If neither of these sound like long-term solutions, that's because they aren't. Poor countries are helped out by rich countries. And what happens when the rich countries, through their munificence, become poor countries?

The massive increase in interconnectedness and mutual obligation in recent decades has created the world envisaged in chaos theory, where the flapping of a butterfly's wings, or the speculative behaviour of a single trader can now lay waste to large stretches of the globe.

Now there is talk of a "double-dip" recession, or a W-shaped one comparable to the early 1980s slump in America, where a false dawn was followed by renewed shrinkage.

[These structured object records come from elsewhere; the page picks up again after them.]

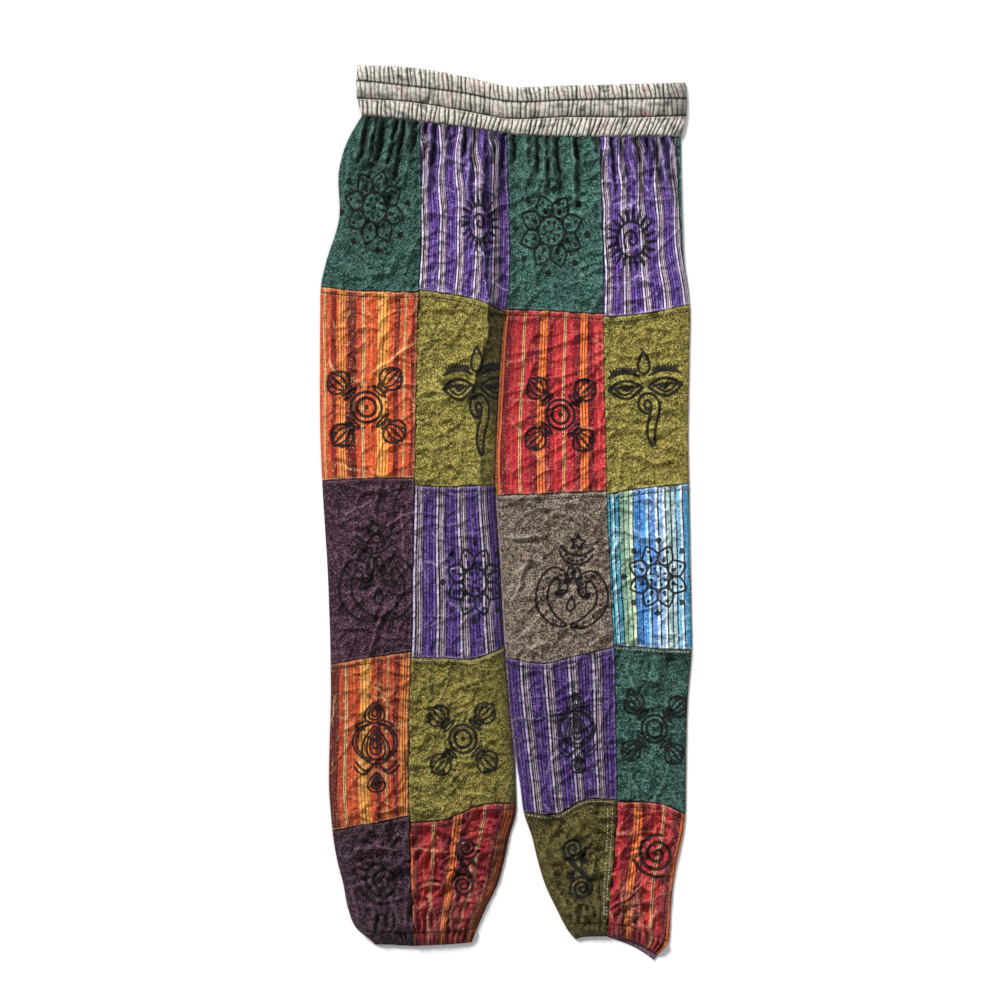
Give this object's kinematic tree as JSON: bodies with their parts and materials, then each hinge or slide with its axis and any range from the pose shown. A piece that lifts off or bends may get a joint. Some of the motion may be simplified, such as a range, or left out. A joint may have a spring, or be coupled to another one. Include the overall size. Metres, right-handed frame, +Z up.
{
  "type": "patchwork trousers with an elastic waist, laid flat",
  "caption": "Long loose cotton trousers pieced from plain and striped patches, with a gathered elastic waistband and gathered cuffs, lying flat face up.",
  "frame": {"origin": "on the surface that the trousers lie on, under the middle of the whole garment", "axes": "+Z up out of the front, +Y from the hems to the waistband, +X to the right as seen from above"},
  "size_m": [0.4087, 0.9833, 0.0091],
  "materials": {
    "green_cotton": "stonewashed bottle-green plain weave",
    "olive_cotton": "stonewashed olive plain weave",
    "plum_cotton": "stonewashed dark plum plain weave",
    "taupe_cotton": "stonewashed brown-grey plain weave",
    "purple_striped_cotton": "warp stripes of purple, lilac and near-black",
    "orange_striped_cotton": "warp stripes of orange, yellow and maroon",
    "red_striped_cotton": "warp stripes of red, orange, cream and maroon",
    "blue_striped_cotton": "warp stripes of blues, white and pale green",
    "waistband_cotton": "uneven cream and grey yarns, gathered over elastic"
  },
  "bodies": {
    "root": {"front_r1c1": "green_cotton", "front_r1c2": "purple_striped_cotton", "front_r1c3": "green_cotton", "front_r1c4": "purple_striped_cotton", "front_r2c1": "orange_striped_cotton", "front_r2c2": "olive_cotton", "front_r2c3": "red_striped_cotton", "front_r2c4": "olive_cotton", "front_r3c1": "plum_cotton", "front_r3c2": "purple_striped_cotton", "front_r3c3": "taupe_cotton", "front_r3c4": "blue_striped_cotton", "front_r4c1": "orange_striped_cotton", "front_r4c2": "olive_cotton", "front_r4c3": "purple_striped_cotton", "front_r4c4": "green_cotton", "front_r5c1": "plum_cotton", "front_r5c2": "red_striped_cotton", "front_r5c3": "olive_cotton", "front_r5c4": "red_striped_cotton", "back_r1c1": "purple_striped_cotton", "back_r1c2": "green_cotton", "back_r1c3": "purple_striped_cotton", "back_r1c4": "green_cotton", "back_r2c1": "olive_cotton", "back_r2c2": "red_striped_cotton", "back_r2c3": "olive_cotton", "back_r2c4": "orange_striped_cotton", "back_r3c1": "blue_striped_cotton", "back_r3c2": "taupe_cotton", "back_r3c3": "purple_striped_cotton", "back_r3c4": "plum_cotton", "back_r4c1": "green_cotton", "back_r4c2": "purple_striped_cotton", "back_r4c3": "olive_cotton", "back_r4c4": "orange_striped_cotton", "back_r5c1": "red_striped_cotton", "back_r5c2": "olive_cotton", "back_r5c3": "red_striped_cotton", "back_r5c4": "plum_cotton", "waistband_front": "waistband_cotton", "waistband_back": "waistband_cotton"}
  },
  "joints": []
}
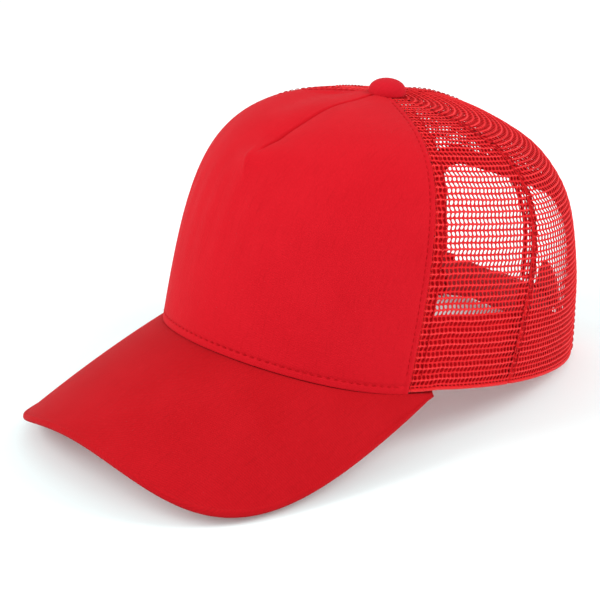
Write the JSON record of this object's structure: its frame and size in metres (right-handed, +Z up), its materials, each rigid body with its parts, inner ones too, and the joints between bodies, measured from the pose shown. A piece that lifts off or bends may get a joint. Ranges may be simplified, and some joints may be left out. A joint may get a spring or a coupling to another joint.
{
  "type": "trucker mesh cap",
  "caption": "Red trucker cap with a plain cloth front, net sides and back, a curved visor, a covered top button and a press-stud strap across the rear opening.",
  "frame": {"origin": "centre of the cap's footprint, on the surface that it rests on", "axes": "+Z up; the visor points to -Y; +X is the wearer's left; the cap lies as it does on a table, on its visor's side edges and the back of its rim"},
  "size_m": [0.1618, 0.2573, 0.1362],
  "materials": {
    "front_cloth": "matt cotton twill with a fine diagonal grain",
    "backing": "thin foam backing behind the front panel",
    "mesh_cloth": "open polyester net with raised horizontal threads",
    "seam_tape": "woven tape",
    "sweatband": "folded cotton twill with a soft filling",
    "visor_board": "sheet plastic stiffener",
    "visor_cloth": "matt cotton twill with a fine diagonal grain",
    "button_cloth": "matt cotton twill stretched over a metal shell",
    "button_metal": "plain pressed steel",
    "strap_plastic": "moulded semi-gloss plastic"
  },
  "bodies": {
    "cap": {"front_panel": "front_cloth", "front_backing": "backing", "left_side_mesh": "mesh_cloth", "right_side_mesh": "mesh_cloth", "left_back_mesh": "mesh_cloth", "right_back_mesh": "mesh_cloth", "left_front_tape": "seam_tape", "right_front_tape": "seam_tape", "left_side_tape": "seam_tape", "right_side_tape": "seam_tape", "back_centre_tape": "seam_tape", "opening_binding": "seam_tape", "sweatband": "sweatband", "visor_board": "visor_board", "visor_top_cover": "visor_cloth", "visor_under_cover": "visor_cloth", "button_cover": "button_cloth", "button_shell": "button_metal", "button_rivet": "button_metal", "left_strap_root": "strap_plastic", "right_strap_root": "strap_plastic"},
    "hole_tongue": {"hole_strap": "strap_plastic"},
    "stud_tongue": {"stud_strap": "strap_plastic"}
  },
  "joints": [
    {"name": "hole_strap_flex", "type": "hinge", "parent": "cap", "child": "hole_tongue", "pos_m": [0.0384, 0.12183, 0.0131], "axis": [0, 0.003, -1], "range_deg": [0, 60], "stiffness_Nm_per_rad": 0.03},
    {"name": "stud_strap_flex", "type": "hinge", "parent": "cap", "child": "stud_tongue", "pos_m": [-0.0384, 0.12033, 0.0131], "axis": [0, 0.003, -1], "range_deg": [0, 25], "stiffness_Nm_per_rad": 0.03}
  ]
}
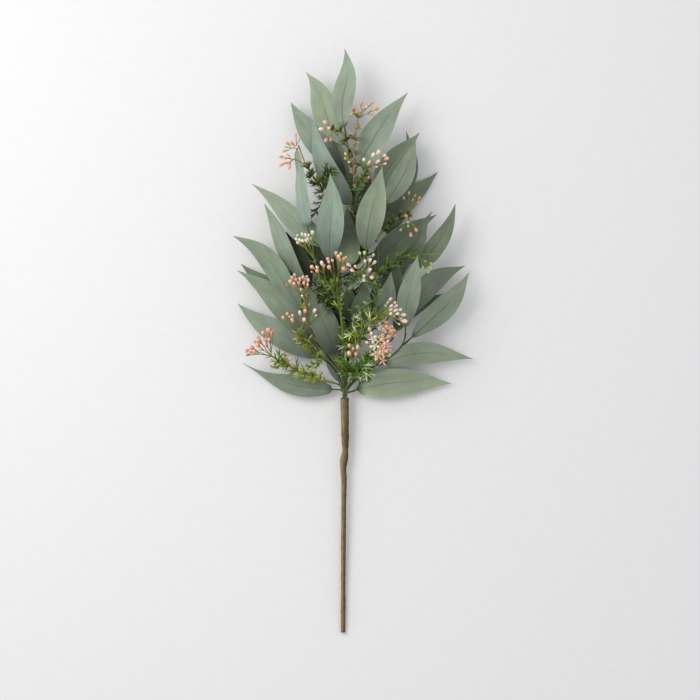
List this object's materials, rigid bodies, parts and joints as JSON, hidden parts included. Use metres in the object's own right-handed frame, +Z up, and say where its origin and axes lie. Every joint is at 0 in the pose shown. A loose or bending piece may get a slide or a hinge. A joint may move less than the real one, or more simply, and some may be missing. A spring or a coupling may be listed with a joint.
{
  "type": "blade eucalyptus stem",
  "caption": "Long cut blade eucalyptus spray lying flat: paper-wrapped stem, sage green blade leaves, sprigs of peach, pink and cream buds.",
  "frame": {"origin": "centre of the spray's box, on the surface that it lies on", "axes": "+X across the spray, to the right as the picture shows it; +Y along it, from the cut end of the stem toward the leaf tips; +Z up from the surface"},
  "size_m": [0.2665, 0.6506, 0.1015],
  "materials": {
    "wrap": "matt brown wrinkled paper tape",
    "twig": "dull dark green and brown moulded twigs",
    "blade": "matt sage green cloth with pressed veins",
    "sprig": "satin moulded stalks, needle leaves and buds"
  },
  "bodies": {
    "root": {"stem": "wrap", "branches": "twig", "leaf_01": "blade", "leaf_02": "blade", "leaf_03": "blade", "leaf_04": "blade", "leaf_05": "blade", "leaf_06": "blade", "leaf_07": "blade", "leaf_08": "blade", "leaf_09": "blade", "leaf_10": "blade", "leaf_11": "blade", "leaf_12": "blade", "leaf_13": "blade", "leaf_14": "blade", "leaf_15": "blade", "leaf_16": "blade", "leaf_17": "blade", "leaf_18": "blade", "leaf_19": "blade", "leaf_20": "blade", "leaf_21": "blade", "leaf_22": "blade", "leaf_23": "blade", "leaf_24": "blade", "leaf_25": "blade", "leaf_26": "blade", "leaf_27": "blade", "leaf_28": "blade", "leaf_29": "blade", "leaf_30": "blade", "leaf_31": "blade", "leaf_32": "blade", "leaf_33": "blade", "leaf_34": "blade", "leaf_35": "blade", "leaf_36": "blade", "leaf_37": "blade", "leaf_38": "blade", "leaf_39": "blade", "leaf_40": "blade", "leaf_41": "blade", "leaf_42": "blade", "leaf_43": "blade", "sprig_01": "sprig", "sprig_02": "sprig", "sprig_03": "sprig", "sprig_04": "sprig", "sprig_05": "sprig", "sprig_06": "sprig", "sprig_07": "sprig", "sprig_08": "sprig", "sprig_09": "sprig", "sprig_10": "sprig", "sprig_11": "sprig", "sprig_12": "sprig", "sprig_13": "sprig", "sprig_14": "sprig"}
  },
  "joints": []
}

Or it may be that what we now face is the prospect of an L-shaped recession, like the long Japanese nightmare of the past 20 years. Or we may plummet into something like the Great Depression, where the economy shrank, and shrank, and just went on shrinking for years on end. Or we could succumb to inflation. There seems no very good reason why, with all these dollars pumping into the economy, inflation should not escalate into hyperinflation. In the aftermath of the Second World War, Hungary experienced the sort of inflation where prices doubled every 15 hours. When the currency was recalibrated, one new unit was equal to four with 30 noughts after it of the old ones. Oh, yes, there are plenty of truly horrible things that can happen to us.

I've been reading a good deal of JG Ballard recently, and am haunted by that novelist-prophet's book, High Rise. In it, the inhabitants of a luxury tower block turn on each other, and civil war breaks out. It begins, memorably, with its hero sitting on his balcony eating the roasted hindquarters of his neighbour's pet Alsatian.

Is that what's going to happen? The truth is that we have been forced to live together, with the assurance that we are all serving the same end. The real reason for the project, of course, was to ensure peace and mutual dependency, and an end to war in Europe.

We talk about previous recent recessions as if the course of this one is inevitably going to go the same way. The institutions will be sustained; the relationships are going to emerge at the other end with the same general appearance, a little bruised. But circumstances have altered so immeasurably that the outcome, as well as the structure, may be unprecedented. The Great Depression of the 1930s, even with completely separate sovereign states, had a huge impact around the globe. With near-total systemic mutual reliance, what effect would a new depression on that scale have?

In all of previous history, one possible outcome in the bitter dispute between Germany and Greece would be that the two countries go to war. For the first time, the prospect of a European war was raised this week by the Polish finance minister, Jacek Rostowski, in an interview. He was in minatory mood, and meant to suggest that it was only the stability of the eurozone which was preventing this. But for the first time in decades, war starts to seem a remotely possible outcome to financial catastrophe.

We talk about possible outcomes to a double-dip recession as if they are limited to things that happened on a smaller scale in the 1990s and 1980s. What if we have unknowingly created the circumstances for an outcome that looks like the Thirty Years War? How would we know until afterwards, sitting on the balconies of our now worthless apartments, chewing on the roasted hindquarters of our neighbours' Alsatians?

The one thing we can be pretty sure about is that, first, we have created the conditions for those furthest away from the storm to descend and acquire as many of our assets and debts as they possibly can. Like tourists in Weimar Germany, plenty of people will find there are some lovely bargains to be had. We've been very relaxed about foreign acquisition in recent decades, and we must prepare to be still more so at the hands of the Chinese in coming years.

Second, there is going to be large pressure not just to leave the euro, not just the EU, but to dismantle all sorts of connections in the name of defence against more systemic failures, and France closes its doors to Spain, and in the end, Prussia erects a high wall against Bavaria.

One of the great achievements of recent years has been the humane connections made across borders. Could the mere mechanisms of money and finance permanently undo that achievement? Well, we will find out.